Write out the complete material exactly as it stands.

----

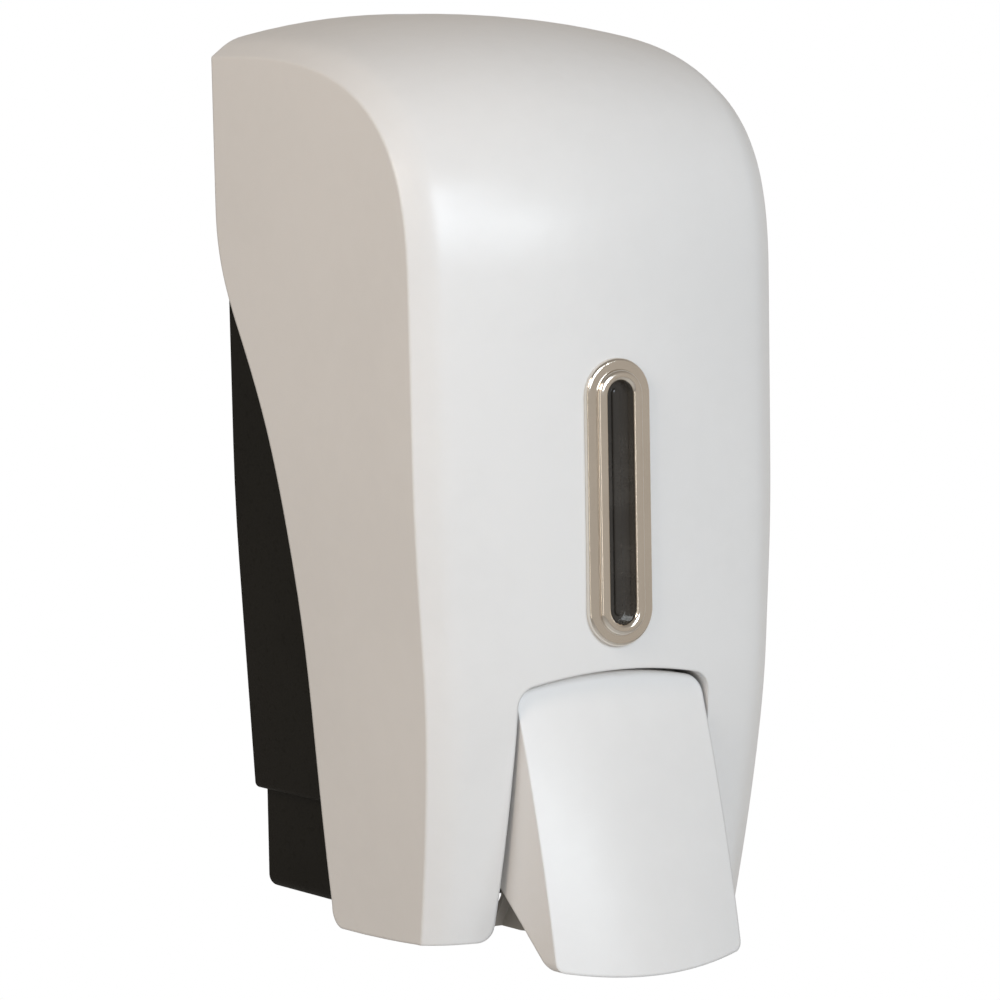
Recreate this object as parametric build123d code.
"""Wall mounted soap dispenser: a tapered, crowned cover hinged at its bottom rear, over a black
back body that carries a refillable reservoir and a push-up piston pump worked by a front lever.

Sizes are in millimetres. Working datum: X across (0 is the middle), F is the distance in front of
the wall (F = -Y), Z is the height above the cover's front bottom edge. On export everything moves
down by FIXING_HEIGHT, so the part's origin is the centre of the wall screw pattern on the wall.
"""
from build123d import *
import math
import os

# ---- cover: outside shape -------------------------------------------------------------------
COVER_HALF_BOTTOM = 53.3     # half width at the front bottom edge
TAPER_SPREAD = 6.7           # how much wider each side is where the taper ends
TOP_SPREAD = 0.8             # and how much wider again at the top corners
TAPER_HEIGHT = 118.0         # height where the taper ends
TAPER_BLEND_RADIUS = 700.0
COVER_TOP = 249.4            # height of the top crease at the wall
COVER_DEPTH = 110.6          # wall to the front crease at its furthest point
SHOULDER_DROP = 71.4         # crease to where the front begins to round over to the top
SHOULDER_POWER = 3.12        # squareness of the rounded shoulder
TUCK_HEIGHT = 76.0           # below this height the front tucks in towards the wall
TUCK_DEPTH = 12.0            # how far the front crease has tucked in at the bottom edge
TUCK_POWER = 1.5
CROWN_RADIUS = 224.0         # gentle arc across the front and the top
STRIP_WIDTH = 6.6            # sloping strip beside each side face
STRIP_SLOPE = 0.50
STRIP_BLEND = 1.2
COVER_WALL = 2.6
COVER_WALL_GAP = 0.6         # cover's rear edge to the wall
REAR_EDGE_DROP = 44.4        # crease to where the rear edge begins to sweep forward
REAR_EDGE_WAYS = ((15.0, 39.5), (31.5, 72.5), (41.6, 112.0))  # F, and drop from its beginning
REAR_EDGE_FOOT_F = 48.8      # F of the rear edge at its foot
REAR_EDGE_FOOT_Z = 4.0
HEEL_LENGTH = 5.2            # rounded corner from the rear edge to the bottom edge
BOTTOM_HEEL_Z = -2.2         # height of the side's bottom edge at its rear
BOTTOM_TOE_Z = -0.8          # and at the front, where it is level
BOTTOM_TOE_SETBACK = 14.0    # front crease to where the bottom edge becomes level
CREASE_FILLET = 0.8

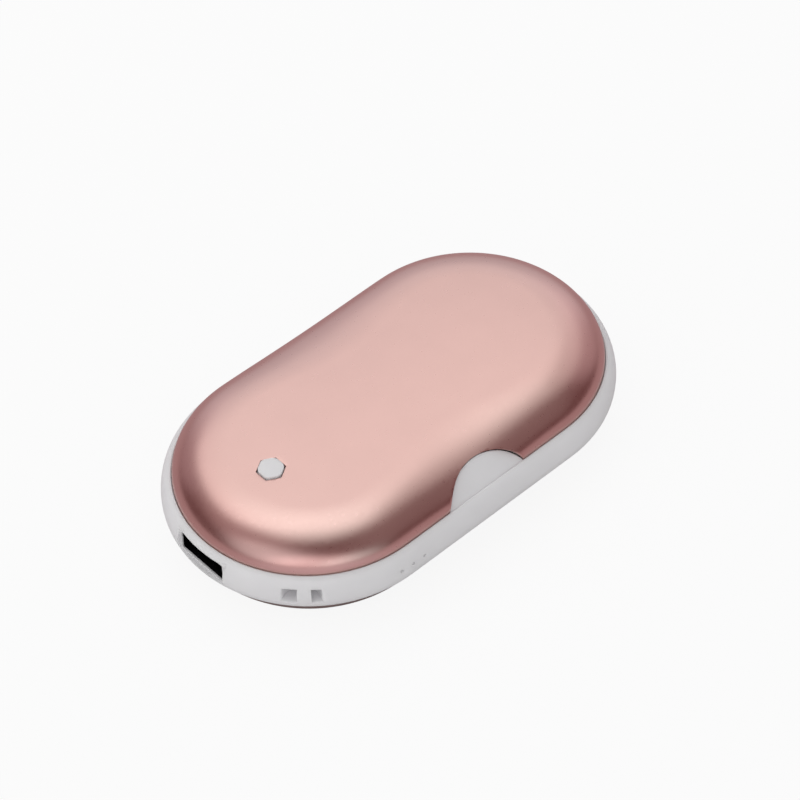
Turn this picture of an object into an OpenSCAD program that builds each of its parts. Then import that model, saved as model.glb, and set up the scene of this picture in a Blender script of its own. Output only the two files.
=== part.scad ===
// Pebble-shaped rechargeable hand warmer with a USB socket, built as an assembly of its real pieces.
// X runs along the length with the USB socket at -X, Z is up, and the origin is on the surface it rests on.

/* [Outline] */
// Distance between the centres of the two round ends
centre_gap = 44.6; // [40:0.2:50]
// Radius of the round ends at the rims of the metal shells
rim_r = 28; // [27:0.5:29]
// Height of the plastic band from rim to rim
band_h = 8.1; // [8:0.1:9]
// How far the band swells out beyond the rims
band_swell = 2; // [1.6:0.1:2.4]
// How much wider the band is at its bottom rim than at its top rim
band_flare = 0.8; // [0:0.1:1]

/* [Metal shells] */
// Rise of each shell from its rim to the edge of its plateau
dome_rise = 7.3; // [7.3:0.1:8.5]
// Extra rise of each plateau towards its middle
crown = 0.3; // [0.2:0.1:0.6]
// Width of the rounded flank at the two lobes
lobe_run = 12.1; // [10:0.1:13]
// Width of the rounded flank at the waist, where it is drawn in
waist_run = 16.1; // [13:0.1:17]
// Thickness of the aluminium sheet
sheet_t = 0.8; // [0.6:0.1:1]

/* [Thumb tongue] */
// Radius of the round notch in the top shell
notch_r = 11.3; // [10:0.1:12]
// How far below the rim the centre of the notch lies, along the slope
notch_drop = 4.75; // [4:0.05:5.5]
// Slope of the tongue's flat face from the horizontal
tongue_tilt = 49; // [44:1:54]

/* [Button] */
// Distance of the button from the middle of the object
button_x = 32.5; // [31.5:0.1:33]
// Radius of the button cap across its corners
button_r = 2.85; // [2.5:0.05:3]
// Travel of the button when it is pressed
button_travel = 0.3; // [0.2:0.05:0.3]

/* [USB socket] */
// Width of the window in the band
usb_w = 13.6; // [13.4:0.1:14]
// Height of the window in the band
usb_h = 5.4; // [5.2:0.1:5.6]

/* [Lanyard eyelet] */
// Angle of the eyelet round the end from the length axis
eyelet_angle = 45.5; // [43:0.5:50]
// Half width of the bar that the lanyard loops round
eyelet_bar = 1.45; // [1.2:0.05:1.8]
// Width of the channel on each side of the bar
eyelet_gap = 2.5; // [2:0.1:2.6]

/* [Cells] */
// Diameter of each round cell
cell_d = 18.4; // [18:0.1:18.5]
// Length of each round cell
cell_l = 65.2; // [64:0.1:65.2]

/* [Hidden] */
$fn = 64;
eps = 0.01;

half_gap = centre_gap / 2;
half_h = band_h / 2;

// Ring resolution of the lofted shells
arc_n = 22;
side_n = 12;
dome_n = 9;
plateau_steps = [0.82, 0.6, 0.35, 0.12];
skirt = 0.8;
shell_gap = 0.15;
crown_flat = crown * (1 - pow(plateau_steps[len(plateau_steps) - 1], 2));
// Height of the band's middle above the surface that the object rests on
mid_z = dome_rise + crown_flat + half_h;

// Band section
band_wall_r = rim_r - 1.4;
band_steps = 7;
shoulder = half_h - skirt;
top_land = 0.15;
snap_z = 1.5;
snap_depth = 0.3;
snap_half = 0.5;

// Clip rings glued inside the shells
clip_gap = 0.1;
clip_r = band_wall_r - clip_gap;
clip_wall = 1.1;
clip_top = half_h + 1.3;
clip_lip_r = rim_r - sheet_t - 0.4;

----

SOLVED EXERCISE
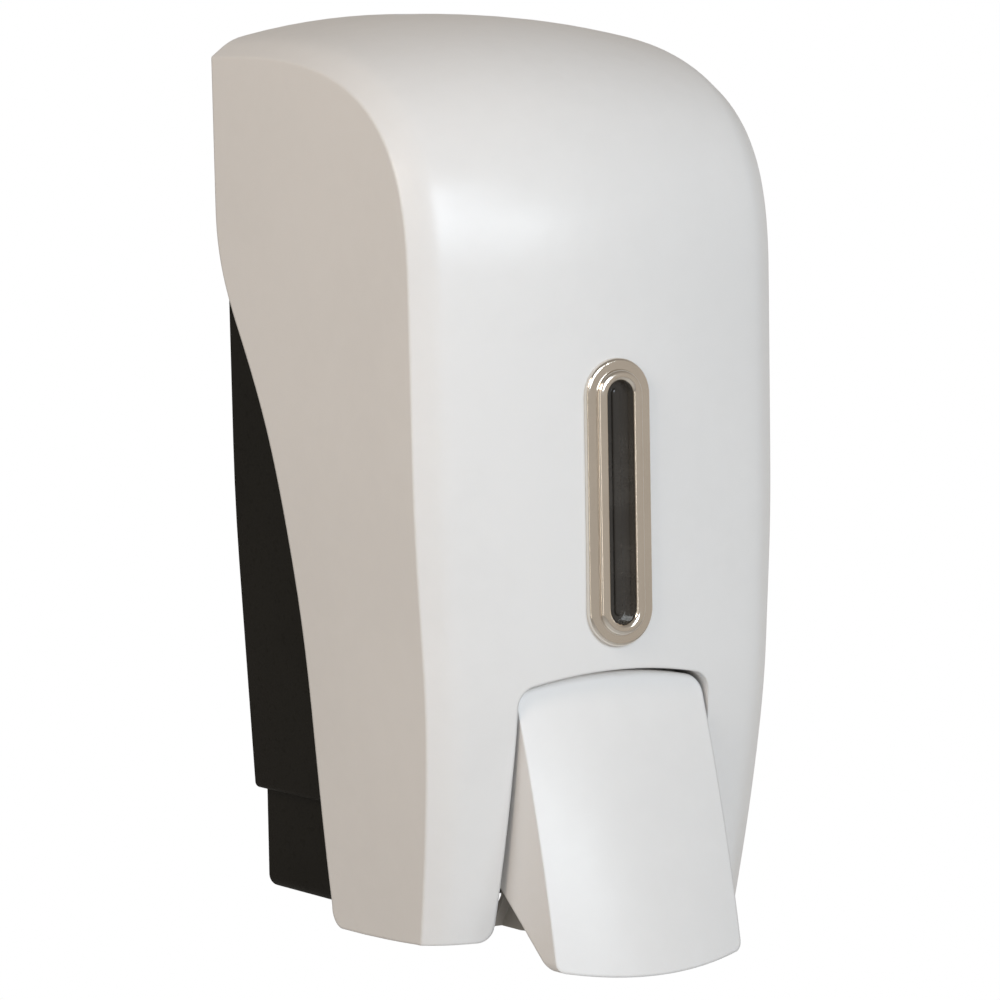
Recreate this object as parametric build123d code.
"""Wall mounted soap dispenser: a tapered, crowned cover hinged at its bottom rear, over a black
back body that carries a refillable reservoir and a push-up piston pump worked by a front lever.

Sizes are in millimetres. Working datum: X across (0 is the middle), F is the distance in front of
the wall (F = -Y), Z is the height above the cover's front bottom edge. On export everything moves
down by FIXING_HEIGHT, so the part's origin is the centre of the wall screw pattern on the wall.
"""
from build123d import *
import math
import os

# ---- cover: outside shape -------------------------------------------------------------------
COVER_HALF_BOTTOM = 53.3     # half width at the front bottom edge
TAPER_SPREAD = 6.7           # how much wider each side is where the taper ends
TOP_SPREAD = 0.8             # and how much wider again at the top corners
TAPER_HEIGHT = 118.0         # height where the taper ends
TAPER_BLEND_RADIUS = 700.0
COVER_TOP = 249.4            # height of the top crease at the wall
COVER_DEPTH = 110.6          # wall to the front crease at its furthest point
SHOULDER_DROP = 71.4         # crease to where the front begins to round over to the top
SHOULDER_POWER = 3.12        # squareness of the rounded shoulder
TUCK_HEIGHT = 76.0           # below this height the front tucks in towards the wall
TUCK_DEPTH = 12.0            # how far the front crease has tucked in at the bottom edge
TUCK_POWER = 1.5
CROWN_RADIUS = 224.0         # gentle arc across the front and the top
STRIP_WIDTH = 6.6            # sloping strip beside each side face
STRIP_SLOPE = 0.50
STRIP_BLEND = 1.2
COVER_WALL = 2.6
COVER_WALL_GAP = 0.6         # cover's rear edge to the wall
REAR_EDGE_DROP = 44.4        # crease to where the rear edge begins to sweep forward
REAR_EDGE_WAYS = ((15.0, 39.5), (31.5, 72.5), (41.6, 112.0))  # F, and drop from its beginning
REAR_EDGE_FOOT_F = 48.8      # F of the rear edge at its foot
REAR_EDGE_FOOT_Z = 4.0
HEEL_LENGTH = 5.2            # rounded corner from the rear edge to the bottom edge
BOTTOM_HEEL_Z = -2.2         # height of the side's bottom edge at its rear
BOTTOM_TOE_Z = -0.8          # and at the front, where it is level
BOTTOM_TOE_SETBACK = 14.0    # front crease to where the bottom edge becomes level
CREASE_FILLET = 0.8

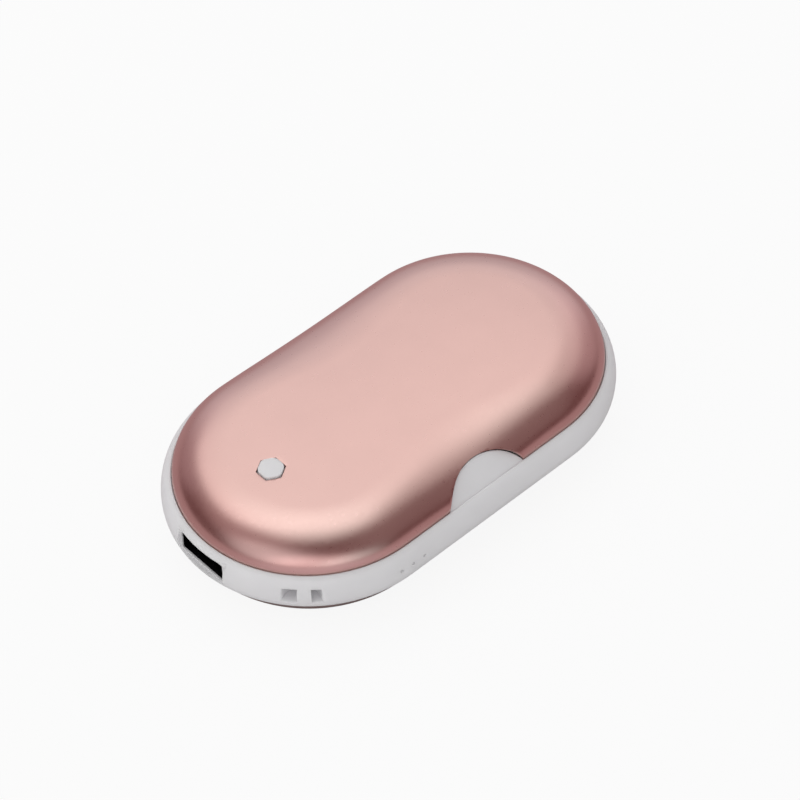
Turn this picture of an object into an OpenSCAD program that builds each of its parts. Then import that model, saved as model.glb, and set up the scene of this picture in a Blender script of its own. Output only the two files.
=== part.scad ===
// Pebble-shaped rechargeable hand warmer with a USB socket, built as an assembly of its real pieces.
// X runs along the length with the USB socket at -X, Z is up, and the origin is on the surface it rests on.

/* [Outline] */
// Distance between the centres of the two round ends
centre_gap = 44.6; // [40:0.2:50]
// Radius of the round ends at the rims of the metal shells
rim_r = 28; // [27:0.5:29]
// Height of the plastic band from rim to rim
band_h = 8.1; // [8:0.1:9]
// How far the band swells out beyond the rims
band_swell = 2; // [1.6:0.1:2.4]
// How much wider the band is at its bottom rim than at its top rim
band_flare = 0.8; // [0:0.1:1]

/* [Metal shells] */
// Rise of each shell from its rim to the edge of its plateau
dome_rise = 7.3; // [7.3:0.1:8.5]
// Extra rise of each plateau towards its middle
crown = 0.3; // [0.2:0.1:0.6]
// Width of the rounded flank at the two lobes
lobe_run = 12.1; // [10:0.1:13]
// Width of the rounded flank at the waist, where it is drawn in
waist_run = 16.1; // [13:0.1:17]
// Thickness of the aluminium sheet
sheet_t = 0.8; // [0.6:0.1:1]

/* [Thumb tongue] */
// Radius of the round notch in the top shell
notch_r = 11.3; // [10:0.1:12]
// How far below the rim the centre of the notch lies, along the slope
notch_drop = 4.75; // [4:0.05:5.5]
// Slope of the tongue's flat face from the horizontal
tongue_tilt = 49; // [44:1:54]

/* [Button] */
// Distance of the button from the middle of the object
button_x = 32.5; // [31.5:0.1:33]
// Radius of the button cap across its corners
button_r = 2.85; // [2.5:0.05:3]
// Travel of the button when it is pressed
button_travel = 0.3; // [0.2:0.05:0.3]

/* [USB socket] */
// Width of the window in the band
usb_w = 13.6; // [13.4:0.1:14]
// Height of the window in the band
usb_h = 5.4; // [5.2:0.1:5.6]

/* [Lanyard eyelet] */
// Angle of the eyelet round the end from the length axis
eyelet_angle = 45.5; // [43:0.5:50]
// Half width of the bar that the lanyard loops round
eyelet_bar = 1.45; // [1.2:0.05:1.8]
// Width of the channel on each side of the bar
eyelet_gap = 2.5; // [2:0.1:2.6]

/* [Cells] */
// Diameter of each round cell
cell_d = 18.4; // [18:0.1:18.5]
// Length of each round cell
cell_l = 65.2; // [64:0.1:65.2]

/* [Hidden] */
$fn = 64;
eps = 0.01;

half_gap = centre_gap / 2;
half_h = band_h / 2;

// Ring resolution of the lofted shells
arc_n = 22;
side_n = 12;
dome_n = 9;
plateau_steps = [0.82, 0.6, 0.35, 0.12];
skirt = 0.8;
shell_gap = 0.15;
crown_flat = crown * (1 - pow(plateau_steps[len(plateau_steps) - 1], 2));
// Height of the band's middle above the surface that the object rests on
mid_z = dome_rise + crown_flat + half_h;

// Band section
band_wall_r = rim_r - 1.4;
band_steps = 7;
shoulder = half_h - skirt;
top_land = 0.15;
snap_z = 1.5;
snap_depth = 0.3;
snap_half = 0.5;

// Clip rings glued inside the shells
clip_gap = 0.1;
clip_r = band_wall_r - clip_gap;
clip_wall = 1.1;
clip_top = half_h + 1.3;
clip_lip_r = rim_r - sheet_t - 0.4;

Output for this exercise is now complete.